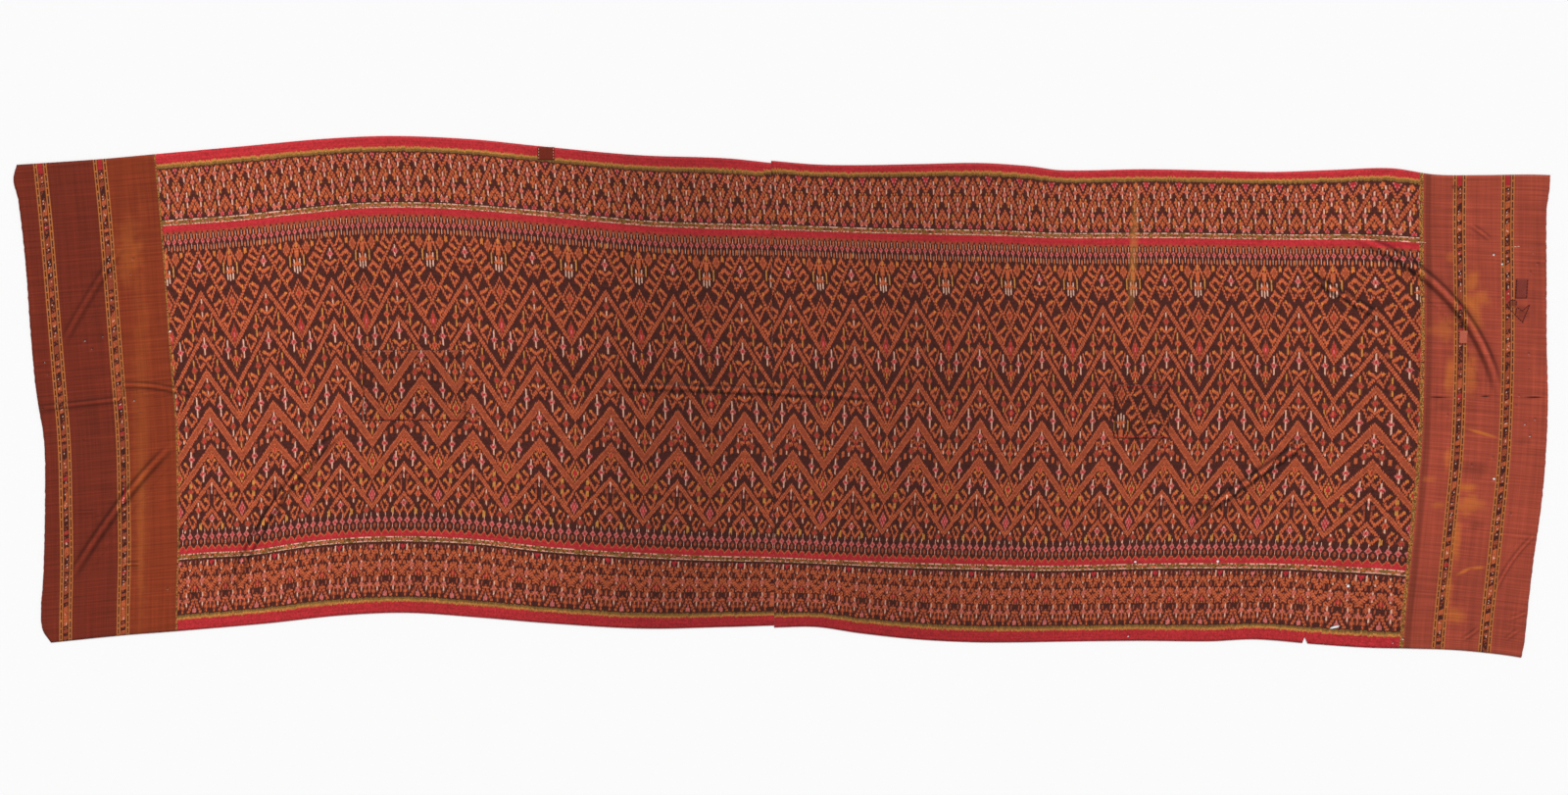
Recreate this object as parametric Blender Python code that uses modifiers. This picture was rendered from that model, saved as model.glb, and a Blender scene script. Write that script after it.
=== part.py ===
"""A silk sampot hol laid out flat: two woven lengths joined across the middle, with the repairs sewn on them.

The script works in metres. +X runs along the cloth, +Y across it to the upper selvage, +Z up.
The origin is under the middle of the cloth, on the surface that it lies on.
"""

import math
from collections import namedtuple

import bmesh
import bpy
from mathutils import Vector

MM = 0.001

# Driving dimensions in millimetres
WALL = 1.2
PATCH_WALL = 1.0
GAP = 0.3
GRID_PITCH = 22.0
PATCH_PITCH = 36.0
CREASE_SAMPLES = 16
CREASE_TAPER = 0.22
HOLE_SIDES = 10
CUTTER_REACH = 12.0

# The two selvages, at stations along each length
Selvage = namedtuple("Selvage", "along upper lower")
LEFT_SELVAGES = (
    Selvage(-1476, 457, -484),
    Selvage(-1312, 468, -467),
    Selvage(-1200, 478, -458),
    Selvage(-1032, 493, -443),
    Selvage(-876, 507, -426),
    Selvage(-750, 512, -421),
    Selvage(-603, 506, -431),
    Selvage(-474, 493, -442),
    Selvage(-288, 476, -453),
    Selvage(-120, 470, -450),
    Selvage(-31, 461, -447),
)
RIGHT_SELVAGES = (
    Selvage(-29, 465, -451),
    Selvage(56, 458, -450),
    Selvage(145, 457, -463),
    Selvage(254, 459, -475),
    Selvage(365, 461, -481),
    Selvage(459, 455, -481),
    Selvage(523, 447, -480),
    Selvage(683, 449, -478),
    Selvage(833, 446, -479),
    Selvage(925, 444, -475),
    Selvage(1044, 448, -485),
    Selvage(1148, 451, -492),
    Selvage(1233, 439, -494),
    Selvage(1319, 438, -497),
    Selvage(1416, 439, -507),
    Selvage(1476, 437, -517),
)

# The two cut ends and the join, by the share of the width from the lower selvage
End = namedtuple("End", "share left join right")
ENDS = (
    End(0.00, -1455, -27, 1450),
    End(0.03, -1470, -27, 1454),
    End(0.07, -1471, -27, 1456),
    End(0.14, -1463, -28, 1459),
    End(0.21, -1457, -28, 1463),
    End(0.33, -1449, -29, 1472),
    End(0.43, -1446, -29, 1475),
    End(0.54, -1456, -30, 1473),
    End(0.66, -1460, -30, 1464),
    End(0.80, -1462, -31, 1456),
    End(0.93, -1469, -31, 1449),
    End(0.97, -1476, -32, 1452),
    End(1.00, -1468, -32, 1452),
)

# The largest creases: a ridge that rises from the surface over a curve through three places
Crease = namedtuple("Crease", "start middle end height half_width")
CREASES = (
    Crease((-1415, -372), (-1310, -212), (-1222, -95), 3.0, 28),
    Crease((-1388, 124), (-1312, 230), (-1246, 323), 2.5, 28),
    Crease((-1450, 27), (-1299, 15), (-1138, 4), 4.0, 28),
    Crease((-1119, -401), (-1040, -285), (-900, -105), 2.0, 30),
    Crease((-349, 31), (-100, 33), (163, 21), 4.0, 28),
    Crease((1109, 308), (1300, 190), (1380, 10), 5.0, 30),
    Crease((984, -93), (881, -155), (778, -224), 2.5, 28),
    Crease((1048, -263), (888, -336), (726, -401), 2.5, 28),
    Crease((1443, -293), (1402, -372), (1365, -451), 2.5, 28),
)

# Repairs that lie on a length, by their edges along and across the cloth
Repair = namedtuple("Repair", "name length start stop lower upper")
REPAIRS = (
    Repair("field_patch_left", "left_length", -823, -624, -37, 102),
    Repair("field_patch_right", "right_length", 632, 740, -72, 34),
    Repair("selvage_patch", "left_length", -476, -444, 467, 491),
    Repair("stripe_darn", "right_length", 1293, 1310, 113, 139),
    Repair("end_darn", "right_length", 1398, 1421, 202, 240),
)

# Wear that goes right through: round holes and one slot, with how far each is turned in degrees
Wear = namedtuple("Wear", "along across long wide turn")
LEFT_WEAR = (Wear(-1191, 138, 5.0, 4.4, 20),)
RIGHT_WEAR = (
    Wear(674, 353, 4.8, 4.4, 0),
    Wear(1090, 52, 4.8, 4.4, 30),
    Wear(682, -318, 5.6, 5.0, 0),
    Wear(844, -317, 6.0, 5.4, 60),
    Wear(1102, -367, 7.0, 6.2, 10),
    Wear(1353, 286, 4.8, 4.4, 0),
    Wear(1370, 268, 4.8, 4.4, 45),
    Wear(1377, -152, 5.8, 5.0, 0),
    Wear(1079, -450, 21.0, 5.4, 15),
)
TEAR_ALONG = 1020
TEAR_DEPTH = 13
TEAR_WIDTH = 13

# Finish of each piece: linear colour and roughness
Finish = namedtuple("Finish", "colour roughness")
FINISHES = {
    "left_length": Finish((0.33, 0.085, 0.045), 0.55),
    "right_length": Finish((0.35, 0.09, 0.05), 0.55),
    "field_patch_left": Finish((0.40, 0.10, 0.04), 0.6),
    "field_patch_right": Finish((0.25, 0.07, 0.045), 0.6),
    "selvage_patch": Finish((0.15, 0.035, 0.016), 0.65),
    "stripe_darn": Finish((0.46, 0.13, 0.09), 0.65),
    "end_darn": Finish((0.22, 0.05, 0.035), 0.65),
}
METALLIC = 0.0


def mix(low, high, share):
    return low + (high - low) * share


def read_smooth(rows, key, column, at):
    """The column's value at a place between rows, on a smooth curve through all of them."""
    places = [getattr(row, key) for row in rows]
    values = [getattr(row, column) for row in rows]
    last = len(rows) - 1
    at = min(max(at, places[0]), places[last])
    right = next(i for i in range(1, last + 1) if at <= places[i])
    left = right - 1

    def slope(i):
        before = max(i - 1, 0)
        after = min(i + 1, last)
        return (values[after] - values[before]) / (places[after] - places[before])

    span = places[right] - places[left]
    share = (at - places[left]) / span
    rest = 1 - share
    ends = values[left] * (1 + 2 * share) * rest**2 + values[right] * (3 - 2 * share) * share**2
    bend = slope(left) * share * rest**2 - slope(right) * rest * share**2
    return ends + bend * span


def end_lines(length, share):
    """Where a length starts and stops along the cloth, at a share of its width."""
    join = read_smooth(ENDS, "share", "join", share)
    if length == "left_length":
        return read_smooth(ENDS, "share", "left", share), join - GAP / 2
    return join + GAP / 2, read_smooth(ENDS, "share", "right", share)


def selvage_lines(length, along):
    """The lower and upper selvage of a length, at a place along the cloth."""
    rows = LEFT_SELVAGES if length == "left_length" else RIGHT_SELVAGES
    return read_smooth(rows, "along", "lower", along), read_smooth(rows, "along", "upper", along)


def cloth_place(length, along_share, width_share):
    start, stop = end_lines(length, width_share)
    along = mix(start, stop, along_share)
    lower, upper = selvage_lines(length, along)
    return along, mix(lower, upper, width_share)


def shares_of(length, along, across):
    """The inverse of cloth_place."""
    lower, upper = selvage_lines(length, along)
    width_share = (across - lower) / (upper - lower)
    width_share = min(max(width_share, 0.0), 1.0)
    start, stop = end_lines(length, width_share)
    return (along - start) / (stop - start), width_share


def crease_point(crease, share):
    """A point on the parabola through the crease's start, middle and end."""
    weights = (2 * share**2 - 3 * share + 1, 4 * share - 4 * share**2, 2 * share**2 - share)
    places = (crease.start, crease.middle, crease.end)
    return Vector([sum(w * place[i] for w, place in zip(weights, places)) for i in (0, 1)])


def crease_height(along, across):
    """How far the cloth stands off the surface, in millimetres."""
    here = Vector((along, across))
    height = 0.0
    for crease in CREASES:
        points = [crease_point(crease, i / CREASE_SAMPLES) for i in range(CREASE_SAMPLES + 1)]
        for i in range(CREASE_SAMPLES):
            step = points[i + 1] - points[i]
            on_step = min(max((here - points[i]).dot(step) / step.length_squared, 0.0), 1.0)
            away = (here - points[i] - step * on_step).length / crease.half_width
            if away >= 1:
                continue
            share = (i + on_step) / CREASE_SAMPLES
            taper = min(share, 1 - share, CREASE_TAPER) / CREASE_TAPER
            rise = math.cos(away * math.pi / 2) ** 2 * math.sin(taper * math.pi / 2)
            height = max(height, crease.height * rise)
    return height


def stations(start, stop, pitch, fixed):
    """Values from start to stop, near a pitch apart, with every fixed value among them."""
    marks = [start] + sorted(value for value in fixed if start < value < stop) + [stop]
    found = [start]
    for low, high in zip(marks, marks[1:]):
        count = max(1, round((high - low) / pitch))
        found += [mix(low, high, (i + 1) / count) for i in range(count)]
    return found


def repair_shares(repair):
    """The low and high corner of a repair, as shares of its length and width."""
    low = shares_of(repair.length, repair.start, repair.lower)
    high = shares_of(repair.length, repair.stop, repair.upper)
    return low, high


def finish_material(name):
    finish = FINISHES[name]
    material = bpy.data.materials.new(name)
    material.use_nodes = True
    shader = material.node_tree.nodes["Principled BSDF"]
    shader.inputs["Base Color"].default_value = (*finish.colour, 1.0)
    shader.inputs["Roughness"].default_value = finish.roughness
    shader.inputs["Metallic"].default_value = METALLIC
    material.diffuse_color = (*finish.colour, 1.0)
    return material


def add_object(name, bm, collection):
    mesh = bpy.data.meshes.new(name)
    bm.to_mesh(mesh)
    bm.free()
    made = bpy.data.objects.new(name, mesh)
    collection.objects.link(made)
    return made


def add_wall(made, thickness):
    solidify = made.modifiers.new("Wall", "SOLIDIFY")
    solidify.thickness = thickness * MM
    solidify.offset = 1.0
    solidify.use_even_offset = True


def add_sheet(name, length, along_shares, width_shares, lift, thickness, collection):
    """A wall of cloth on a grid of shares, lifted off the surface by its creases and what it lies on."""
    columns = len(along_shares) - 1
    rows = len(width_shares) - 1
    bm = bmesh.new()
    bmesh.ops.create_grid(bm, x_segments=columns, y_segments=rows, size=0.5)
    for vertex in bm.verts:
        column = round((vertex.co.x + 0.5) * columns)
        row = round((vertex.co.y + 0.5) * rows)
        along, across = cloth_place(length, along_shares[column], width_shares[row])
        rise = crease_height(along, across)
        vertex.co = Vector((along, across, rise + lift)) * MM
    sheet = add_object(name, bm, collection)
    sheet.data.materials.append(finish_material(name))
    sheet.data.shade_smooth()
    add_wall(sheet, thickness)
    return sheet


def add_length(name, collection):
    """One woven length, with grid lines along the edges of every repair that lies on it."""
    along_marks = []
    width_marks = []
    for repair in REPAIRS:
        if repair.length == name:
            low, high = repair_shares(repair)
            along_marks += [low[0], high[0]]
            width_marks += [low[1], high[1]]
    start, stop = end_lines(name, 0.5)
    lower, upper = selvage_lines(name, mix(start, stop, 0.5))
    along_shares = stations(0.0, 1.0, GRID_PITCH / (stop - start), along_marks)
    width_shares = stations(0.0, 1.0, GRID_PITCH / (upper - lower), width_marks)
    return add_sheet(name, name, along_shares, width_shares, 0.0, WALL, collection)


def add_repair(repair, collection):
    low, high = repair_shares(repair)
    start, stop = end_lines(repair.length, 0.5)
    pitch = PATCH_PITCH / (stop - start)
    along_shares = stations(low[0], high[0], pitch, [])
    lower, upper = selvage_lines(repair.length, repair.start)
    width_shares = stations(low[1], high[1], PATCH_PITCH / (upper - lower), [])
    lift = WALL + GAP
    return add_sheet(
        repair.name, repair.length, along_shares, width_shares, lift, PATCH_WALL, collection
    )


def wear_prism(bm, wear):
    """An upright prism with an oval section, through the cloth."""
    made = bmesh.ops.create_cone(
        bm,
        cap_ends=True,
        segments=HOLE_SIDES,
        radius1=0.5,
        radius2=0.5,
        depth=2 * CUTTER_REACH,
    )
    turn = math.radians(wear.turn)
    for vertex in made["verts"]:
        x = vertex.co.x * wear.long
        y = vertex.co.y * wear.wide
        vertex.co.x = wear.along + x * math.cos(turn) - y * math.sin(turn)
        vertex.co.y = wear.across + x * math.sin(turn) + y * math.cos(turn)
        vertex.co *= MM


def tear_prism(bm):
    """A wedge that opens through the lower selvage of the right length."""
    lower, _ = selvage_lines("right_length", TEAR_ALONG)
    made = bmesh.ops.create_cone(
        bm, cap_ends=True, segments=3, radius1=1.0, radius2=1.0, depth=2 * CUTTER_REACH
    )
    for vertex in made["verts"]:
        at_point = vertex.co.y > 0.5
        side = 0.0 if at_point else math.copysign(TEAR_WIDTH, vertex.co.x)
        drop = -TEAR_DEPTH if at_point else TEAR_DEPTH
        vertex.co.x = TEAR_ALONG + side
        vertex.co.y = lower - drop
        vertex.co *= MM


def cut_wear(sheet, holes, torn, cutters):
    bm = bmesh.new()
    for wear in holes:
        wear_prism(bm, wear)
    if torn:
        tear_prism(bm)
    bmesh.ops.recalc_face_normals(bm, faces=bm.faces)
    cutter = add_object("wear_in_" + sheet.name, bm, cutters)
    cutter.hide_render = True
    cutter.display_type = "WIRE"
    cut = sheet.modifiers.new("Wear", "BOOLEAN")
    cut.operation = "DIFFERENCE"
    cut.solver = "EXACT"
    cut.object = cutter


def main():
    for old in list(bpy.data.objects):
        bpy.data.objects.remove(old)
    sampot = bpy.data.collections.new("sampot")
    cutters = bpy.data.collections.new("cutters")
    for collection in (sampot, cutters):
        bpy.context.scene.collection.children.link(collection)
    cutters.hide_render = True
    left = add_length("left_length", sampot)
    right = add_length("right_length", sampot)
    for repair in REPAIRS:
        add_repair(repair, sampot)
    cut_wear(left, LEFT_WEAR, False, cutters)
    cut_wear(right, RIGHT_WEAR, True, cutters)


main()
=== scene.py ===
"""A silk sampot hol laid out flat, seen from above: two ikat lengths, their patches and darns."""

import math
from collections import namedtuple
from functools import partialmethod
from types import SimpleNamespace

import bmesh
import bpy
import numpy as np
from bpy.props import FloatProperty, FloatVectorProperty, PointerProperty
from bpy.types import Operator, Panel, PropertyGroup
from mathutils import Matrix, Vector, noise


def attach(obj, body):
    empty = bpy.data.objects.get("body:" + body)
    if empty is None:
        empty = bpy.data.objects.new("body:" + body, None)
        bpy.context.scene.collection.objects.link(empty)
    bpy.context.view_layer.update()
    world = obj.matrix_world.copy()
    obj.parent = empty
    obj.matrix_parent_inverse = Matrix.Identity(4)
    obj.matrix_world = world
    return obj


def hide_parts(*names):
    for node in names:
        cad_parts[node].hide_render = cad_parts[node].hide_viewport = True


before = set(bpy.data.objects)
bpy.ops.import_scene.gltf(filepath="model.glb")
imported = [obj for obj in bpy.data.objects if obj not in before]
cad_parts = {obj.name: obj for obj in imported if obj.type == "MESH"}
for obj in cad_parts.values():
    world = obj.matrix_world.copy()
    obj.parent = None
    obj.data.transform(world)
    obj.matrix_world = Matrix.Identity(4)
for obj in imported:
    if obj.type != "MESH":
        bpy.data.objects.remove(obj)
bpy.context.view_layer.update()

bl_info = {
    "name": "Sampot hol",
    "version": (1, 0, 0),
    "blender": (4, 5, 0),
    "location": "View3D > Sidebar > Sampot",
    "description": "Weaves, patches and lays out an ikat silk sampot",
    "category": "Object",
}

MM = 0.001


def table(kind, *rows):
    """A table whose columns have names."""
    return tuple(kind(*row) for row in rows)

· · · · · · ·

The line containing "cutters.hide_render = True" opens the part, and the line containing "from types import SimpleNamespace" closes it. Output that part exactly, with both, and only that.

EXERCISE SOLUTION:
    cutters.hide_render = True
    left = add_length("left_length", sampot)
    right = add_length("right_length", sampot)
    for repair in REPAIRS:
        add_repair(repair, sampot)
    cut_wear(left, LEFT_WEAR, False, cutters)
    cut_wear(right, RIGHT_WEAR, True, cutters)


main()
=== scene.py ===
"""A silk sampot hol laid out flat, seen from above: two ikat lengths, their patches and darns."""

import math
from collections import namedtuple
from functools import partialmethod
from types import SimpleNamespace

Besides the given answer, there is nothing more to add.